Sample preparation
Seven pieces of male Y-STR profiles were placed into the China National Y-STR Database and found the individual male with 0-3 mismatch loci (tolerance no more than 3 loci). These similar Y-STR haplotypes were respectively compiled into sample cases 1-7; Men with tolerance equal to 7 were numbered as sample case 8.(the detail of the case in Table 1). After obtaining the informed consent of all members of all above eight cases and the approval of the biomedical ethical committee of Southern Medical University, we collected oral swabs of the subjects with disposable sterile cotton swabs and immediately stored the samples in a -80℃ refrigerator for the purpose of DNA extraction and sequencing uniformly.
DNA extraction
The DNA was extracted using the Eltbio Mag Saliva & Swab DNA Extraction Kit (Enlighten Biotech, Shanghai, China) according to the manufacturer’s protocol.
DNA library preparation
DNA libraries were prepared using the DeepReads DNA Library Prep Kit for Fiseq (DeepReads Genomics Technology, Guangzhou, China) according the manufacturer’s protocol.
Y-chromosome bait design and Y-chromosome capture
Y-chromosome bait was designed by DeepReads Genomics Technology. Capture reactions were performed according to DeepReads WHO-Y Kit protocol (DeepReads Genomics Technology, Guangzhou, China). A series of bait libraries were designed to capture the sequences of a region of ~ 16 M bp on the Y chromosome on the basis of previous ~ 11 M [15].
Fiseq sequencing
The libraries were sequenced on an Fiseq-2000 platform (DeepReads Genomics Technology, Guangzhou, China) and generated 2 × 100–base pair (bp) paired-end reads.
A proper amount of DNA was collected for the construction of the whole genome library, and the whole genome library was used as a template for the construction of liquid phase probe capture library using liquid phase probe capture library construction kits of Deepreads Biotech Co., Ltd. Compared with the imbrined probe design, we adopt the staggered design. For some areas with high GC, high repetition and palindromic structure, we focus on adding some probes to improve the capture efficiency (Schematic design of primer is shown in Fig.2). In liquid phase hybridization, the probe existed in the liquid phase and carried biotin labels. When the probe hybridized with the target region, the probe was absorbed by streptavidin modified magnetic beads. Target region fragments were captured, and the uncaptured fragments were discarded. The probe and the target region were separated by re-denaturation, and all excess probe materials were discarded. Magnetic beads were ultimately used to extract the DNA and thereby obtain the target region library.

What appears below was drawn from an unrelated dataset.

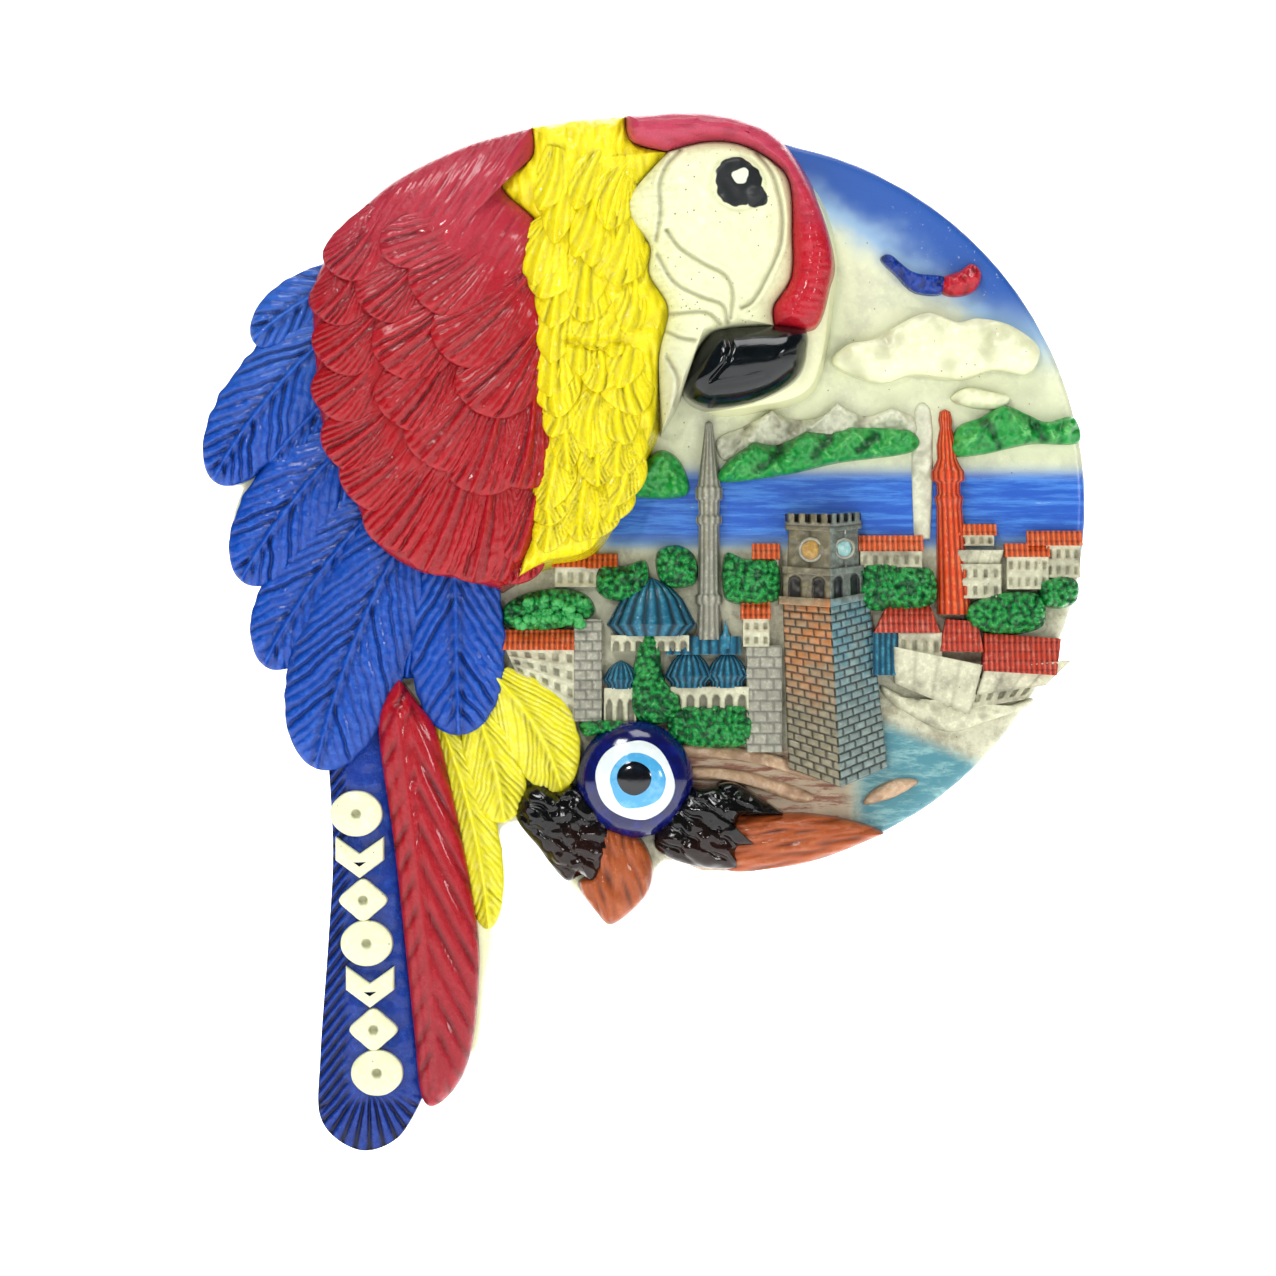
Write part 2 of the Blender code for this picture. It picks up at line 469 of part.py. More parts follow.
def tower_stage(name, stage, mat):
    """One stage of the clock tower: two walls that meet at a front corner edge."""
    low_x, low_z, high_x, high_z, edge, ridge = stage
    loops = []
    for xs, zs in ((low_x, low_z), (high_x, high_z)):
        loops.append([at(xs[0], zs[0], SEAT), at(xs[0], zs[0], edge), at(xs[1], zs[1], ridge),
                      at(xs[2], zs[2], edge), at(xs[2], zs[2], SEAT)])
    loft(name, loops, mat, False)


def build_town(stone, grey, green, orange, teal, roof):
    """Towers, mosque, houses and trees along the shore."""
    tower_stage("clock_shaft", CLOCK_SHAFT, stone)
    tower_stage("clock_head", CLOCK_HEAD, stone)
    pillow_relief("minaret_grey", MINARET_GREY, [(-1.3, 4.4), (-0.7, 0.5), (-0.6, -10.6)],
                  SEAT, 6.0, 7.6, grey, 3)
    pillow_relief("minaret_orange", MINARET_ORANGE, [(19.7, 5.6), (20.4, 2.6), (20.6, -8.4)],
                  SEAT, 6.2, 7.8, orange, 3)
    pillow_relief("dome_main", DOME_MAIN, [(-6.6, -9.8), (-5.2, -9.8)], SEAT, 6.2, 8.6, teal)
    pillow_relief("dome_mid", DOME_MID, [(-2.8, -15.0), (-2.3, -15.0)], SEAT, 6.0, 7.6, teal, 3)
    pillow_relief("dome_right", DOME_RIGHT, [(0.6, -15.0), (1.1, -15.0)], SEAT, 6.0, 7.6, teal, 3)
    flat_relief("mosque_hall", MOSQUE_HALL, SEAT, 6.4, 0.2, teal, 1, False)
    pillow_relief("cypress", CYPRESS, [(-6.0, -13.2), (-5.5, -17.4)], SEAT, 6.4, 8.2, green, 3)
    flat_relief("garden", GARDEN, SEAT, 7.0, 0.7, green)
    flat_relief("house_left", HOUSE_LEFT, SEAT, 6.6, 0.2, stone, 1, False)
    flat_relief("stone_tower", STONE_TOWER, SEAT, 7.0, 0.2, grey, 1, False)
    flat_relief("grove_mid", GROVE_MID, SEAT, 6.8, 0.6, green)
    flat_relief("houses_coast", HOUSES_COAST, SEAT, 6.4, 0.2, stone, 1, False)
    flat_relief("grove_coast", GROVE_COAST, SEAT, 6.9, 0.6, green)
    flat_relief("houses_red", HOUSES_RED, SEAT, 6.5, 0.2, roof, 1, False)
    flat_relief("terrace", TERRACE, SEAT, 6.2, 0.2, stone, 1, False)


def bead_surface(radius):
    return BEAD_EQUATOR + BEAD_RISE * sqrt(1.0 - (radius / BEAD_R) ** 2)


def dome_run(outer, inner, steps=4):
    """Profile points on the bead's front from an outer radius to an inner one."""
    radii = [outer + (inner - outer) * k / steps for k in range(steps + 1)]
    return [(r, bead_surface(r)) for r in radii]


def build_bead(navy, white, sky, black, glue):
    """Glass eye bead: fused layers, each seated in the one behind it."""
    body = ([(0, BEAD_BACK), (4.4, BEAD_BACK), (4.95, 5.6), (BEAD_R, BEAD_EQUATOR)]
            + dome_run(4.95, 3.6, 5) + [(3.6, 7.5), (0, 7.5)])
    turned("bead_body", body, BEAD_AT, navy)
    ring = [(0, 7.7), (3.4, 7.7)] + dome_run(3.4, 2.7, 2) + [(2.7, 8.35), (0, 8.35)]
    turned("bead_white", ring, BEAD_AT, white)
    iris = [(0, 8.5), (2.55, 8.5)] + dome_run(2.55, 1.85, 2) + [(1.85, 8.8), (0, 8.8)]
    turned("bead_blue", iris, BEAD_AT, sky)
    pupil = [(0, 8.95), (1.7, 8.95)] + dome_run(1.7, 0.5, 2) + [(0, bead_surface(0.0))]
    turned("bead_pupil", pupil, BEAD_AT, black)
    disc("bead_glue", *BEAD_AT, 4.3, BEAD_SEAT_FLOOR + 0.2, BEAD_BACK - 0.2, glue, 0.1)


def build_magnets(ferrite, glue):
    """Back magnets, each glued into a round pocket."""
    glue_back = MAGNET_T + GAP
    for tag, (x, z, radius) in (("main", MAGNET_MAIN), ("lower", MAGNET_LOWER)):
        disc(f"magnet_{tag}", x, z, radius, 0.0, MAGNET_T, ferrite, 0.3)
        disc(f"magnet_glue_{tag}", x, z, radius - 1.2, glue_back, glue_back + GLUE_T, glue, 0.08)


def main():
    for obj in list(bpy.data.objects):
        bpy.data.objects.remove(obj, do_unlink=True)
    cream = material("cream_resin", (0.78, 0.80, 0.53), 0.45, coat=0.4)
    red = material("red_enamel", (0.43, 0.012, 0.022), 0.28, coat=0.6)
    blue = material("blue_enamel", (0.012, 0.058, 0.40), 0.28, coat=0.6)
    yellow = material("yellow_enamel", (0.80, 0.72, 0.01), 0.3, coat=0.6)
    black = material("black_enamel", (0.004, 0.005, 0.006), 0.14, coat=0.8)
    orange = material("orange_enamel", (0.58, 0.11, 0.02), 0.35, coat=0.5)
    green = material("green_enamel", (0.015, 0.26, 0.045), 0.35, coat=0.5)
    teal = material("teal_enamel", (0.02, 0.17, 0.27), 0.35, coat=0.5)
    stone = material("stone_wash", (0.45, 0.43, 0.32), 0.6, coat=0.2)
    grey = material("grey_wash", (0.28, 0.27, 0.24), 0.6, coat=0.2)
    white = material("snow_paint", (0.68, 0.69, 0.60), 0.6, coat=0.2)
    roof = material("roof_enamel", (0.62, 0.08, 0.02), 0.4, coat=0.4)
    navy = material("navy_glass", (0.004, 0.008, 0.05), 0.05, coat=1.0)
    milk = material("white_glass", (0.82, 0.86, 0.78), 0.08, coat=1.0)
    sky = material("sky_glass", (0.07, 0.36, 0.66), 0.08, coat=1.0)
    pupil = material("black_glass", (0.006, 0.008, 0.01), 0.08, coat=1.0)
    glue = material("clear_glue", (0.70, 0.66, 0.52), 0.3)
    ferrite = material("ferrite", (0.045, 0.043, 0.042), 0.55, 0.3)
    build_casting(cream)
    build_bird(red, blue, yellow, cream, black, orange)
    build_carvings(cream)
    build_landscape(cream, blue, green, white)
    build_town(stone, grey, green, orange, teal, roof)
    build_bead(navy, milk, sky, pupil, glue)
    build_magnets(ferrite, glue)


main()
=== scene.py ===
import random
from math import atan2, cos, floor, hypot, pi, radians, sin, sqrt

import bmesh
import bpy
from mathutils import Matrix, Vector, noise


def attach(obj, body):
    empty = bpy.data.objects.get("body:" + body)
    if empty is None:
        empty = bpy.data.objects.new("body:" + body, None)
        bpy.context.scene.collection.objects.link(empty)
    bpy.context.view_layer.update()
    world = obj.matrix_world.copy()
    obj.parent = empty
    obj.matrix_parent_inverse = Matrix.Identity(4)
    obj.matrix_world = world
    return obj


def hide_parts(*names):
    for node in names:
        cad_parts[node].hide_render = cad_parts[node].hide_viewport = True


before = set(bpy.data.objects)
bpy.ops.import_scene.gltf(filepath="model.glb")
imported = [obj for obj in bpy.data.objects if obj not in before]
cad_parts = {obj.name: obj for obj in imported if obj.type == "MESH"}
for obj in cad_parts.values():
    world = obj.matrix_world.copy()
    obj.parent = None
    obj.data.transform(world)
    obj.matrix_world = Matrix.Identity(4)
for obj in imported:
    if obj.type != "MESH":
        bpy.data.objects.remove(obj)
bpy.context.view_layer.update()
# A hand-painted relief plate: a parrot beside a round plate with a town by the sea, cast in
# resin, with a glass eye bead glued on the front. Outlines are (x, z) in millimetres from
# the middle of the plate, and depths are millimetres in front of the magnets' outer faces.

MM = 0.001
BASE = 4.9            # foot of every relief wall, just inside the casting's flat front
FRONT = 5.0           # flat front of the casting
SHARP = 0.0           # third value of an outline point that stays a corner
DISC_R = 32.1         # round scene plate
TILE_PITCH = 0.46     # roof tiles, from one row to the next
PRESSED_GRAIN = 0.11  # mesh spacing on the minarets and domes


# ---- shader kit --------------------------------------------------------------------------------
def srgb(code):
    """Linear colour from a six-figure display colour."""
    parts = [int(code[k:k + 2], 16) / 255 for k in (0, 2, 4)]
    return tuple(c / 12.92 if c < 0.04045 else ((c + 0.055) / 1.055) ** 2.4
                 for c in parts) + (1.0,)


class Value:
    """A shader socket that takes part in Python arithmetic."""

    def __init__(self, paint, socket):
        self.paint = paint
        self.socket = socket

    def math(self, operation, *others):
        feeds = dict(enumerate((self,) + others))
        return self.paint.node("ShaderNodeMath", {"operation": operation}, feeds)

    def swapped(self, operation, other):
        return self.paint.node("ShaderNodeMath", {"operation": operation}, {0: other, 1: self})

    def __add__(self, other):
        return self.math("ADD", other)

    def __radd__(self, other):
        return self.swapped("ADD", other)

    def __sub__(self, other):
        return self.math("SUBTRACT", other)

    def __rsub__(self, other):
        return self.swapped("SUBTRACT", other)

    def __mul__(self, other):
        return self.math("MULTIPLY", other)

    def __rmul__(self, other):
        return self.swapped("MULTIPLY", other)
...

Using AMPure XP Beads to screen the fragment length of the target region library, the fragment length was concentrated in the range of 300-400bp, and the target fragment capture was completed [7]. DNA concentration of the library was measured by quality test through Qubit Fluorometer 4.0, with quality control for only concentrations greater than 1.0 ng/µL. The DNA length distribution of the library was detected via Agilent 2100. Qualifying samples possessed the following traits: concentrated at about 400bp, single peak, containing no obvious linker peaks and a large fragment peak. Subsequently, the library was cyclized to prepare single-stranded circular DNAs. These were amplified by 2-3 orders of magnitude according to the principle of rolling loop amplification to prepare DNB nanospheres that can be sequenced on the computer.
Finally, the Fiseq sequencing setting of Beijing Genomics Institute (BGI) United Deepreads Biotech Co., Ltd Platform was used for high-throughput parallel sequencing. For specific operations, please refer to the operating instructions.
Data analysis
We followed the DeepReads Genomics Technology standard procedure to analyze the next-generation sequencing data [16]. The sequences of low quality, and very short reads are discarded to filter out areas of poor quality that affect data quality and subsequent analysis. Reference of genome alignment and correction are required to detect variations. Clean Data should be compared to the reference hg38 genome, however if it fails to completely match the reference genome, such as a mismatch or gap, it can also serve as a basis for subsequent variation detection.
The splitting time of the phylogenetic tree were calculated with Bayesian Evolutionary Analysis Sampling Trees (BEAST (v2.4.3)) software as our previous study [17]. The number of SNP sites differentiated between male individuals was analyzed with reference to the new topological structure of Y chromosome, haplogroup and pedigree tree updated by the ISOGG every year [18]. According to the mutation rate of different Y-SNP sites in the population, the age of distance from pedigree tree nodes was inferred.
Coalescence dating
Recent descent clusters (DCs) are characterised by a high frequency Y-microsatellite haplotype and a set of close mutational neighbors, which means the signals of continued transmission of success over generations. The time to the most recent common ancestor (TMRCA) of each DC was determined by using the average squared distance (ASD) estimator as described previously [19]. A generation time of 25 years was used to produce time estimates in years [20].